Thirdly, God knows “what is in the wombs.” In his translation of the Qur’an, Muhammad Asad adds the following comment: “This relates not merely to the problem of the sex of the as yet unborn embryo, but also to the question of whether it will be born at all, and if so, what its natural endowments and its character will be, as well as what role it will be able to play in life; and life itself is symbolized by the preceding mention of rain, and the end of all life in this world, by the mention of the Last Hour.” We may add that God’s knowledge does not apply to human embryos only, but to the unborn young of all species.
The fourth aspect of knowledge known only to God is that of the future, expressed in the Qur’anic verse in these words: “Whereas no one knows what he will reap tomorrow.” It is indeed knowledge of the next moment that is kept away from us.

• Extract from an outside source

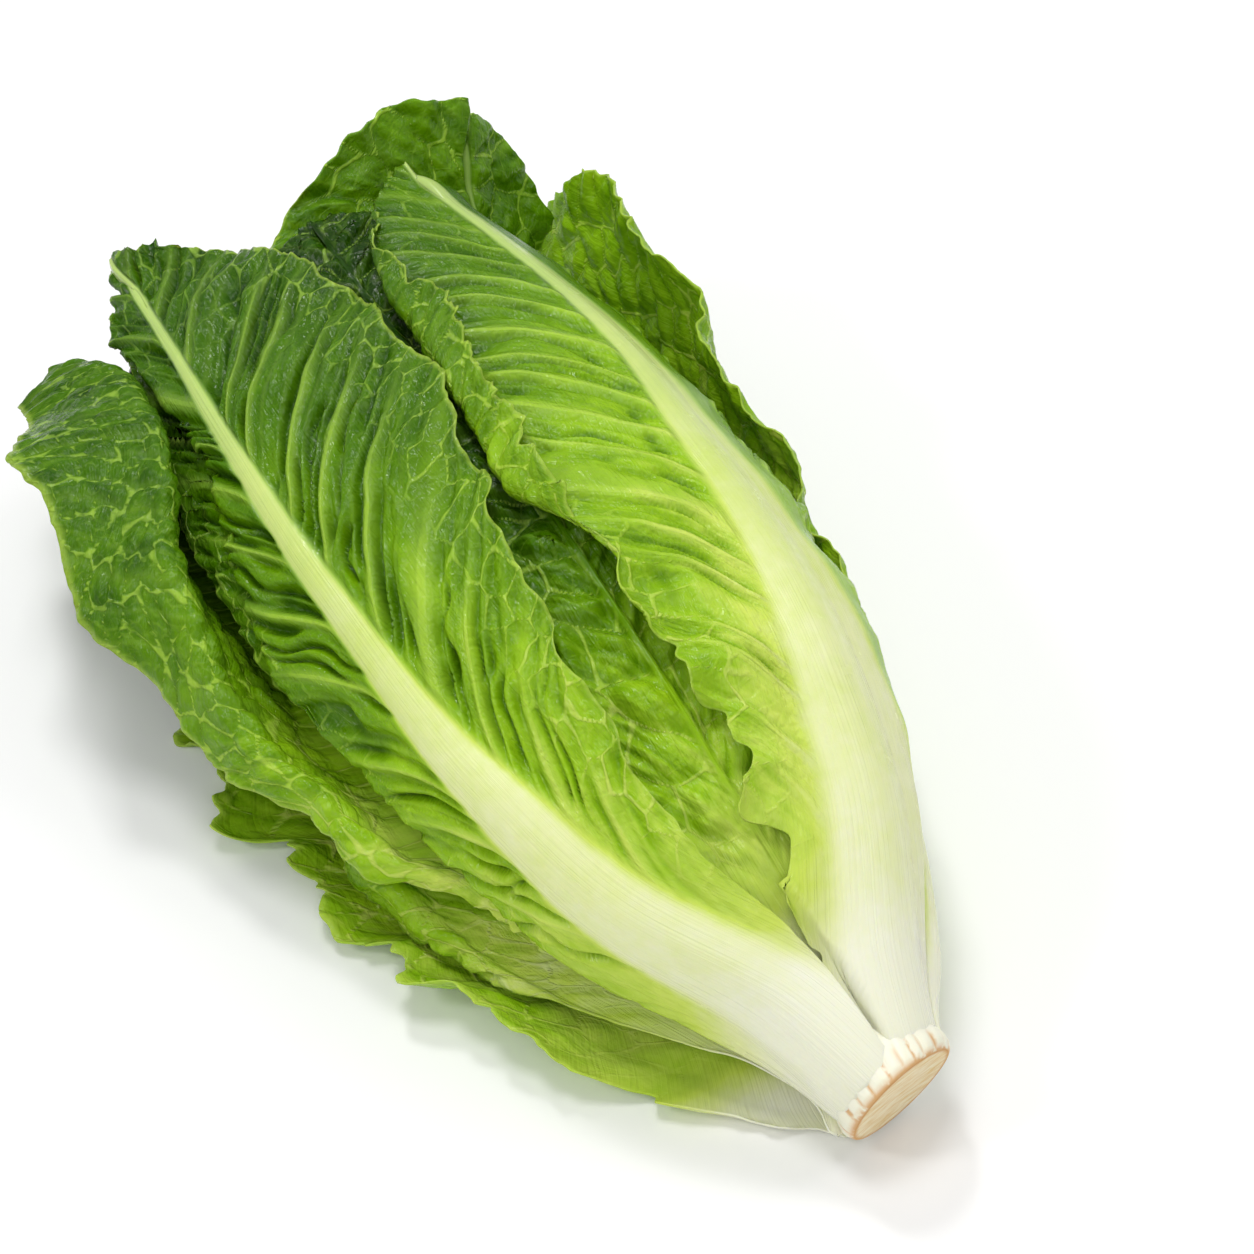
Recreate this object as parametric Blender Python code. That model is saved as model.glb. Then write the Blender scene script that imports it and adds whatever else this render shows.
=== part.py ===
"""A romaine heart lying on its side: a cut stem and the separate leaves that clasp it.

The heart lies along +Y, cut end at -Y and leaf tips at +Y, and rests on the surface z = 0.
Every leaf is one thin solid. It is drawn in coordinates wrapped round the heart: a distance
along the heart, an angle round it (0 on top, growing to the left, which is -X), and a layer,
which is 1 on the heart's outside and falls towards its middle. The leaves are laid from the
outside in, and each one is kept clear of those already laid over it.
"""

import math

import bmesh
import bpy
import numpy as np

MM = 0.001

# The heart's outside in mm, from the cut face to the leaf tips. Widths are half widths.
STATIONS = (0.0, 15.0, 35.0, 80.0, 120.0, 160.0, 200.0, 268.0)
LEFT_HALF_WIDTH = (14.0, 19.5, 34.0, 53.0, 63.0, 70.0, 74.0, 73.0)
RIGHT_HALF_WIDTH = (14.0, 19.0, 30.0, 44.0, 51.0, 55.0, 55.0, 50.0)
HALF_HEIGHT = (14.0, 17.0, 25.0, 36.0, 40.0, 40.0, 38.0, 34.0)

# Leaf blades in mm: how thick they are and the least space between two leaves.
BLADE = 0.8
GAP = 0.7
OUTWARD_SHARE = 0.75
TIP_START = 0.80

# How much a bent up tip spreads sideways, for each mm that it rises.
FAN = 0.009

# The stem in mm: (distance from the cut, radius) from the cut to the point inside.
STEM_PROFILE = (
    (0.0, 12.6), (0.9, 13.2), (4.5, 14.2), (7.6, 15.2), (8.6, 14.4), (9.8, 11.4), (10.8, 8.4),
    (14.0, 6.4), (20.0, 4.8), (30.0, 3.5), (42.0, 2.4), (50.0, 1.5),
)
STEM_SIDES = 30
NUB_COUNT = 9
NUB_HEIGHT = 0.45
CUT_SLANT_ACROSS = math.tan(math.radians(13.0))
CUT_SLANT_UP = math.tan(math.radians(-12.0))

# The origin under the heart's middle, measured in mm from the stem's axis and cut face.
ORIGIN_ACROSS = -19.45
ORIGIN_ALONG = 131.05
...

No one can ever claim to have clear and certain knowledge of what will happen beyond the present moment, or indeed whether he or she will survive to take another breath. But everything that will happen to the end of time is known to God in very minute detail.
The final aspect also relates to the future, but it is more closely related to a person’s life and its end: “No one knows in what land he will die.” It is not merely the place of death that is unknown to us. Also its timing and causes are also withheld. We realize this as we see in life that death cannot be predicted for any person, whether he suffers from ill health or he enjoys robust and good health. It may come through the least expected of causes and in the most unusual of ways. The only thing that is certain about it is that it occurs in every case, at the time God has chosen.